I find that when I sing I have to take care not to let the emotion interrupt the clarity of my voice and to do that I have to really support my singing with intention and strength from my diaphragm. I try to use the need to communicate with my son to help drive the words out of me, so rather than try and stop the emotions I feel in that moment I release them into the music. This is not the first time I have sung solo on stage, but every night I am filled with excitement, emotion and an overall full body experience as I provide the soundtrack to a very sorrowful section of this stave.
In our version of this story Mr. Fezziwig faces the possibility of having to take his wife to a debtor’s prison if he doesn’t sell his business to Marley and Scrooge to relieve his debt. Charles Dickens’ father Joseph faced the same dilemma. Charles Dickens was sent to work at a blacking warehouse, that manufactured soot into a black pigment used in boot polish, matches and fertilizer, at the age of 11 to try and help earn money to alleviate his father’s debt. Two days after Charles’ 12th birthday Joseph Dicken’s and his family were sent to live in a cell at a debtor’s prison.

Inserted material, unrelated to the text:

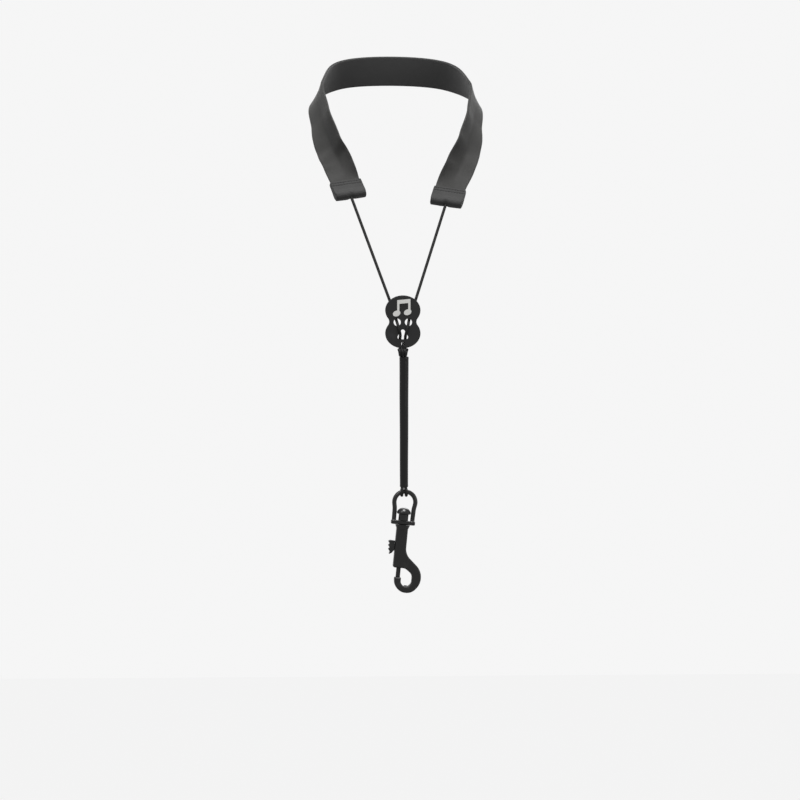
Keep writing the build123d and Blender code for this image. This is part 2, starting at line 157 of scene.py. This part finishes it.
def braid_group():
    """Round braid: two families of strands crossing round the cord. UV is metres round and along."""
    group, into, out = new_group(
        "round_braid",
        [("UV", "NodeSocketVector", None), ("Plait", "NodeSocketFloat", 0.0009)],
        [("Height", "NodeSocketFloat"), ("Strand", "NodeSocketFloat")],
    )
    split = group.nodes.new("ShaderNodeSeparateXYZ")
    group.links.new(into.outputs["UV"], split.inputs[0])
    turn = reckon(group, "DIVIDE", split.outputs["X"], into.outputs["Plait"])
    rise = reckon(group, "DIVIDE", split.outputs["Y"], into.outputs["Plait"])
    one_way = reckon(group, "ADD", turn, rise)
    right = reckon(group, "SINE", reckon(group, "MULTIPLY", one_way, 2 * pi))
    other_way = reckon(group, "SUBTRACT", turn, rise)
    left = reckon(group, "SINE", reckon(group, "MULTIPLY", other_way, 2 * pi))
    strands = reckon(group, "MULTIPLY_ADD", reckon(group, "MULTIPLY", right, left), 0.5, 0.5)
    fuzz = noise(group, into.outputs["UV"], 3000.0, 2.0)
    height = reckon(group, "MULTIPLY_ADD", fuzz, 0.25, strands)
    group.links.new(height, out.inputs["Height"])
    group.links.new(strands, out.inputs["Strand"])
    return group


def handling_group():
    """Handling marks: broad smears with fine pitting, for plastic and enamel."""
    group, into, out = new_group(
        "handling_marks",
        [("Place", "NodeSocketVector", None), ("Smear scale", "NodeSocketFloat", 90.0),
         ("Pit scale", "NodeSocketFloat", 2500.0)],
        [("Smear", "NodeSocketFloat"), ("Pits", "NodeSocketFloat"), ("Rub", "NodeSocketFloat")],
    )

    def layer(scale_socket, detail):
        node = group.nodes.new("ShaderNodeTexNoise")
        node.inputs["Detail"].default_value = detail
        group.links.new(into.outputs["Place"], node.inputs["Vector"])
        group.links.new(into.outputs[scale_socket], node.inputs["Scale"])
        return node.outputs["Fac"]

    smear = layer("Smear scale", 3.0)
    group.links.new(smear, out.inputs["Smear"])
    group.links.new(layer("Pit scale", 1.0), out.inputs["Pits"])
    rub = reckon(group, "MULTIPLY", reckon(group, "SUBTRACT", smear, 0.58), 6.0, clamp=True)
    group.links.new(rub, out.inputs["Rub"])
    return group


WOVEN = woven_group()
BRAID = braid_group()
HANDLING = handling_group()


class Finish:
    """One material: a Principled shader with the shared effects plugged into it."""

    def __init__(self, name, **fixed):
        self.material = bpy.data.materials.new(name)
        self.material.use_nodes = True
        self.tree = self.material.node_tree
        self.shader = self.tree.nodes["Principled BSDF"]
        for label, value in fixed.items():
            self.shader.inputs[label.replace("_", " ")].default_value = value
        self.where = self.tree.nodes.new("ShaderNodeTexCoord")

    def place(self, group, coordinate, **values):
        node = self.tree.nodes.new("ShaderNodeGroup")
        node.node_tree = group
        self.tree.links.new(self.where.outputs[coordinate], node.inputs[0])
        for label, value in values.items():
            node.inputs[label.replace("_", " ")].default_value = value
        return node

    def colours(self, mask, low, high):
        ramp = self.tree.nodes.new("ShaderNodeMix")
        ramp.data_type = "RGBA"
        ramp.inputs["A"].default_value = (*low, 1)
        ramp.inputs["B"].default_value = (*high, 1)
        self.tree.links.new(mask, ramp.inputs["Factor"])
        return ramp.outputs["Result"]

    def range(self, mask, low, high):
        node = self.tree.nodes.new("ShaderNodeMapRange")
        node.inputs["To Min"].default_value = low
        node.inputs["To Max"].default_value = high
        self.tree.links.new(mask, node.inputs["Value"])
        return node.outputs["Result"]

    def feed(self, label, value):
        self.tree.links.new(value, self.shader.inputs[label])

    def relief(self, height, depth, strength=1.0):
        bump = self.tree.nodes.new("ShaderNodeBump")
        bump.inputs["Strength"].default_value = strength
        bump.inputs["Distance"].default_value = depth
        self.tree.links.new(height, bump.inputs["Height"])
        self.tree.links.new(bump.outputs["Normal"], self.shader.inputs["Normal"])


def cloth(name, dark, light, warp=0.0009, weft=0.0012, depth=0.00016, sheen=0.08):
    finish = Finish(name, Sheen_Weight=sheen, Sheen_Roughness=0.5, Specular_IOR_Level=0.22)
    weave = finish.place(WOVEN, "UV", Warp_pitch=warp, Weft_pitch=weft)
    shade = reckon(finish.tree, "MULTIPLY_ADD", weave.outputs["Wear"], 0.5,
                   reckon(finish.tree, "MULTIPLY", weave.outputs["Yarn"], 0.5))
    finish.feed("Base Color", finish.colours(shade, dark, light))
    finish.feed("Roughness", finish.range(weave.outputs["Wear"], 0.62, 0.9))
    finish.relief(weave.outputs["Height"], depth)
    return finish.material


def cord_finish(name, dark, light):
    finish = Finish(name, Sheen_Weight=0.02, Sheen_Roughness=0.4, Specular_IOR_Level=0.18)
    braid = finish.place(BRAID, "UV")
    finish.feed("Base Color", finish.colours(braid.outputs["Strand"], dark, light))
    finish.feed("Roughness", finish.range(braid.outputs["Strand"], 0.85, 0.55))
    finish.relief(braid.outputs["Height"], 0.00005)
    return finish.material


def shell(name, base, rubbed, rough, pits, smear_scale=90.0, pit_scale=2500.0, metal=0.0, gleam=0.5):
    """Hard surfaces: moulded plastic, enamel and satin metal."""
    finish = Finish(name, Metallic=metal, Specular_IOR_Level=gleam)
    marks = finish.place(HANDLING, "Object", Smear_scale=smear_scale, Pit_scale=pit_scale)
    finish.feed("Base Color", finish.colours(marks.outputs["Rub"], base, rubbed))
    finish.feed("Roughness", finish.range(marks.outputs["Smear"], rough[0], rough[1]))
    finish.relief(marks.outputs["Pits"], pits)
    return finish.material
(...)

Eventually his father and family were released from prision and Charles was able to leave the factory and return to school. He went on to become a law clerk, then a court reporter and finally one of the most prolific novelists of the 19th century who depicted the social classes, morals and values of the times with characters that were reflections from his past.
I believe the seeds of many of his novels came from this traumatic experience in his formative years. As he became a well know writer he noticed that working conditions had not changed in Victorian Britain. He noticed a new industrial working class struggling to survive in the shadows of the Industrial Revolution. Thousands of people fled their country homes, attracted to work in the industrial cities that harbored factories, machinery, steam and railroads. These poor hardworking men, women and children were used and abused by those that controlled the wealth and businesses at that time. Disease and crime was rampant and these people, especially children, were perishing. Dickens’ past haunted him and he saw that the working conditions had not changed. He felt a need to write a story that contained a message about responsibility for one’s fellow man and the problems that can arise from greed, selfishness and indifference. That story became A Christmas Carol.
“Spirit!” said Scrooge in a broken voice, “remove me from this place.”
“I told you these were shadows of the things that have been,” said the Ghost. “That they are what they are, do not blame me!”
“Remove me!” Scrooge exclaimed, “I cannot bear it!”
He turned upon the Ghost, and seeing that it looked upon him with a face, in which in some strange way there were fragments of all the faces it had shown him, wrestled with it.
“Leave me! Take me back. Haunt me no longer!”